Lines containing the word "finishes" should be extracted in full.

### Extracted data
════

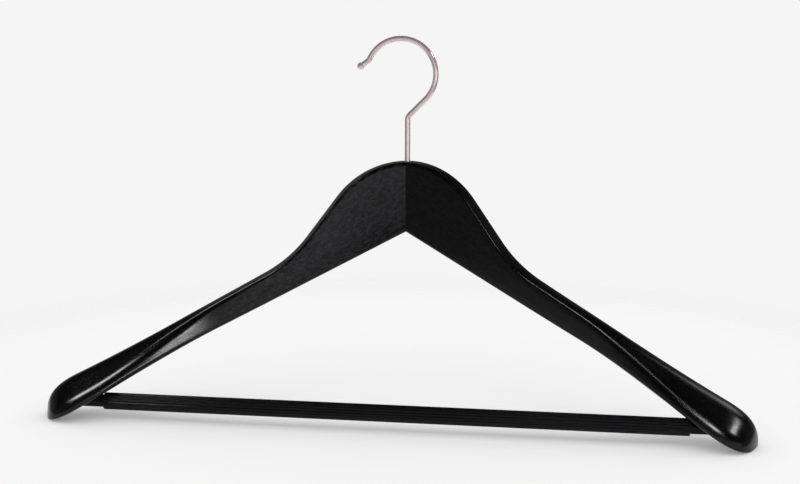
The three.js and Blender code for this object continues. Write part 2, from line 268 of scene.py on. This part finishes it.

════

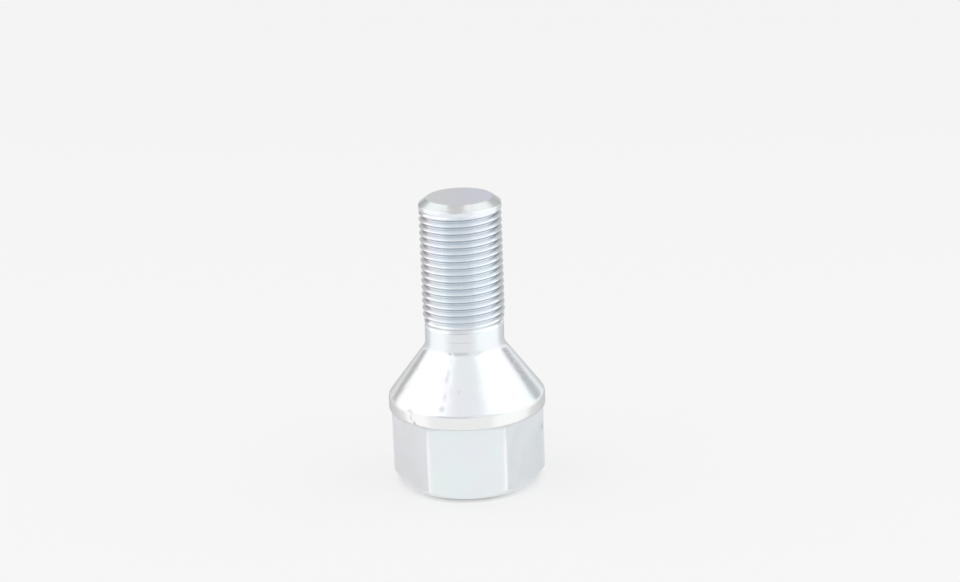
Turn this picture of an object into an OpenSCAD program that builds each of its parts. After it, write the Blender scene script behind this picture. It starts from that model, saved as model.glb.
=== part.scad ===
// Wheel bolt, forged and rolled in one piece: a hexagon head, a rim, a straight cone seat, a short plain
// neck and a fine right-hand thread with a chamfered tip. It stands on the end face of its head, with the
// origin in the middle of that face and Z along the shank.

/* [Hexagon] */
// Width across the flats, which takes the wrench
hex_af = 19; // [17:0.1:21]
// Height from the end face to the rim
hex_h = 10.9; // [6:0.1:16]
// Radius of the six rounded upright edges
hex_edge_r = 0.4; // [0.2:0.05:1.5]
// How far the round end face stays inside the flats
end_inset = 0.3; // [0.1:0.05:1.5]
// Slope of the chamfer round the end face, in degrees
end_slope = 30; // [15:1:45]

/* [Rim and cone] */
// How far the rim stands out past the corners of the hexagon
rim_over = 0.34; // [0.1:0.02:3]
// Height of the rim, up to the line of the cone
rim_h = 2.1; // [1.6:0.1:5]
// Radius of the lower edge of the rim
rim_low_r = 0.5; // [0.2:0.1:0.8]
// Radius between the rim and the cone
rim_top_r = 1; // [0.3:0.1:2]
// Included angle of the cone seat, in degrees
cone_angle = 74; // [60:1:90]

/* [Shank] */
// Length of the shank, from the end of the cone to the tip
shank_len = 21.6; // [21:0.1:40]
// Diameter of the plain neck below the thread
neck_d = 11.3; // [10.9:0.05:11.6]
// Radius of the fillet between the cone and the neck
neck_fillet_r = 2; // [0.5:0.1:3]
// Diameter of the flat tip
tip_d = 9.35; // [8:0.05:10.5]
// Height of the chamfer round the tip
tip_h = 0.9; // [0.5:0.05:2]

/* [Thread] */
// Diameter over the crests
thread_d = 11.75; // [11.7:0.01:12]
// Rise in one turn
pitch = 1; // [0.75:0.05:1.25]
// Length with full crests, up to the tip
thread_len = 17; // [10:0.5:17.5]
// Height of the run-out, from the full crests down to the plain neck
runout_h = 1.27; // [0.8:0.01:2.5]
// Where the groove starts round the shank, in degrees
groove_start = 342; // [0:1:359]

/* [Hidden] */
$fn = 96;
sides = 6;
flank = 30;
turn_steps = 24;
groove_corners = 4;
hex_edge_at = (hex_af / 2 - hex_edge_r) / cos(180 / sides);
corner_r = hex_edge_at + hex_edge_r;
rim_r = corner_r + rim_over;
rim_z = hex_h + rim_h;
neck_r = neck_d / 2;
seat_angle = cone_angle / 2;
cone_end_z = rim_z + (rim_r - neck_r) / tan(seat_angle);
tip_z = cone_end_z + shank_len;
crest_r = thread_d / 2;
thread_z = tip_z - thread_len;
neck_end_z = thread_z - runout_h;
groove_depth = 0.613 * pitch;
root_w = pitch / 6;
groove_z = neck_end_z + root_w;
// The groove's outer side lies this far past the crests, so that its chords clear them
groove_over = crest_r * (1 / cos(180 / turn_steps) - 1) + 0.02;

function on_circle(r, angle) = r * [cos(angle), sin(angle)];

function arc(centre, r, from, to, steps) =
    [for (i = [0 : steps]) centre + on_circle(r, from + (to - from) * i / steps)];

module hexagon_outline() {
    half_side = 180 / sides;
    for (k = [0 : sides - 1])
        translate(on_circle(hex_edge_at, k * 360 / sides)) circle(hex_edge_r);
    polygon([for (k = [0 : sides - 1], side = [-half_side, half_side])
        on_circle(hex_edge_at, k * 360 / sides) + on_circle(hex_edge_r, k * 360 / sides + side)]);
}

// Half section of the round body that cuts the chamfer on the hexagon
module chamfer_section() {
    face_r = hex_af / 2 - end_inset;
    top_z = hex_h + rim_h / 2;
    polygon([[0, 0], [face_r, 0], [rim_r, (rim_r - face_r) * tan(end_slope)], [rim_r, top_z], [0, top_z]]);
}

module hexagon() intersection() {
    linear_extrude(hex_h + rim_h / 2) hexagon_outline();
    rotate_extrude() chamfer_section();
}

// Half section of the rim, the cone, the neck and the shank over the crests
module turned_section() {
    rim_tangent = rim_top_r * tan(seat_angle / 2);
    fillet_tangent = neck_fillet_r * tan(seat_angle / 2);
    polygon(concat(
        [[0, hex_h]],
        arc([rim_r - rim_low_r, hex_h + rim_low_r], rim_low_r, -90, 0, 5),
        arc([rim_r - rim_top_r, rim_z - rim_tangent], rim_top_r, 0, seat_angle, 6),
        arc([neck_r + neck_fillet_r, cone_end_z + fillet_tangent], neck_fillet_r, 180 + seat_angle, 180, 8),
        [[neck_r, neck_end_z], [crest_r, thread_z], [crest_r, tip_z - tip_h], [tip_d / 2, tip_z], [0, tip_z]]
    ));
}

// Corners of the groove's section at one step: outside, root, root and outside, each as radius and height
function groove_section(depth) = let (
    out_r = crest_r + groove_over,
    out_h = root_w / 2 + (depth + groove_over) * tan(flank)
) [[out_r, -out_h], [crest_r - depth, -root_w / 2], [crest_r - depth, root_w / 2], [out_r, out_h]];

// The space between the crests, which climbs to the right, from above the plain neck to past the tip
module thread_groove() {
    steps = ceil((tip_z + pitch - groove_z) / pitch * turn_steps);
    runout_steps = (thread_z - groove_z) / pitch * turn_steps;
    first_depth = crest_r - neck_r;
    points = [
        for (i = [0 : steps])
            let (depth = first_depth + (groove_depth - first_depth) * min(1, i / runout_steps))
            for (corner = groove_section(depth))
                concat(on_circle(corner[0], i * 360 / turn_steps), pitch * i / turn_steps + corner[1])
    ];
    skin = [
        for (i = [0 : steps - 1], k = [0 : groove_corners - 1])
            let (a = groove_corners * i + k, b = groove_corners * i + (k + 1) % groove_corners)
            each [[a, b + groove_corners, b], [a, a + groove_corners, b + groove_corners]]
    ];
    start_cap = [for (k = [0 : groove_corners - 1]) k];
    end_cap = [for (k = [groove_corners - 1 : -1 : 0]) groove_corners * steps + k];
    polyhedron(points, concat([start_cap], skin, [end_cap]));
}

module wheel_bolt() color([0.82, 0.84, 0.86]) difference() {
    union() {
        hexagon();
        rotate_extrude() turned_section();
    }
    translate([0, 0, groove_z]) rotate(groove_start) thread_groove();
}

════

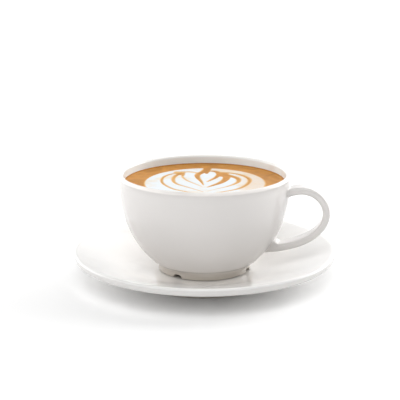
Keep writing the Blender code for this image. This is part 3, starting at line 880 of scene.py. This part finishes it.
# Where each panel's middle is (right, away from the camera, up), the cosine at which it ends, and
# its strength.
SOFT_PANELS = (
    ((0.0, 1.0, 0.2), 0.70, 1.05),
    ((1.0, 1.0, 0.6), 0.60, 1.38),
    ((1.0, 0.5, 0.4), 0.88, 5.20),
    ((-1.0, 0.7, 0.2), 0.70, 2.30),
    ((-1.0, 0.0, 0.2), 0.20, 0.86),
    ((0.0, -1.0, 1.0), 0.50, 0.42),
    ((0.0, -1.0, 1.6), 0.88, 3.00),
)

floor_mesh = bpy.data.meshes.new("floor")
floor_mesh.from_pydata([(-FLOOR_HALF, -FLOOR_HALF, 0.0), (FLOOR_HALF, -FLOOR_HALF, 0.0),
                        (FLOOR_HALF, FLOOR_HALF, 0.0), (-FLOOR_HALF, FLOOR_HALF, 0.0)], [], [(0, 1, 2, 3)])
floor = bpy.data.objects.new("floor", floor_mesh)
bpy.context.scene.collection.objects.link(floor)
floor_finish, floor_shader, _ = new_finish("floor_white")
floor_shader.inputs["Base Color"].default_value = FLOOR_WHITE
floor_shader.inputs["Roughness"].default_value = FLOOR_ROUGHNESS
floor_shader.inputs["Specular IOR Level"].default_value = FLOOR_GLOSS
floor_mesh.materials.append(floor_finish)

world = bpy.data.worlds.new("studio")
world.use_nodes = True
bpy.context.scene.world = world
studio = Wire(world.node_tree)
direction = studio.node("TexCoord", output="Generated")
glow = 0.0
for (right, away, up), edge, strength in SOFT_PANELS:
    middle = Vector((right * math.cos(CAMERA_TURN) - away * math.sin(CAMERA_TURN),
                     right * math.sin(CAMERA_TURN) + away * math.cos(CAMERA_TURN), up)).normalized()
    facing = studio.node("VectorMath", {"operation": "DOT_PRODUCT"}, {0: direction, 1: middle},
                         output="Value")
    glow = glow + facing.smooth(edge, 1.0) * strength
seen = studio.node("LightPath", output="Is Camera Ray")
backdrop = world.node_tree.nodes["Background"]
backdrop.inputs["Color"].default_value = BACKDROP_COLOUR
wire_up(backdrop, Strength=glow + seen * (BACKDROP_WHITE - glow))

════

### Exercise answer
The three.js and Blender code for this object continues. Write part 2, from line 268 of scene.py on. This part finishes it.
Keep writing the Blender code for this image. This is part 3, starting at line 880 of scene.py. This part finishes it.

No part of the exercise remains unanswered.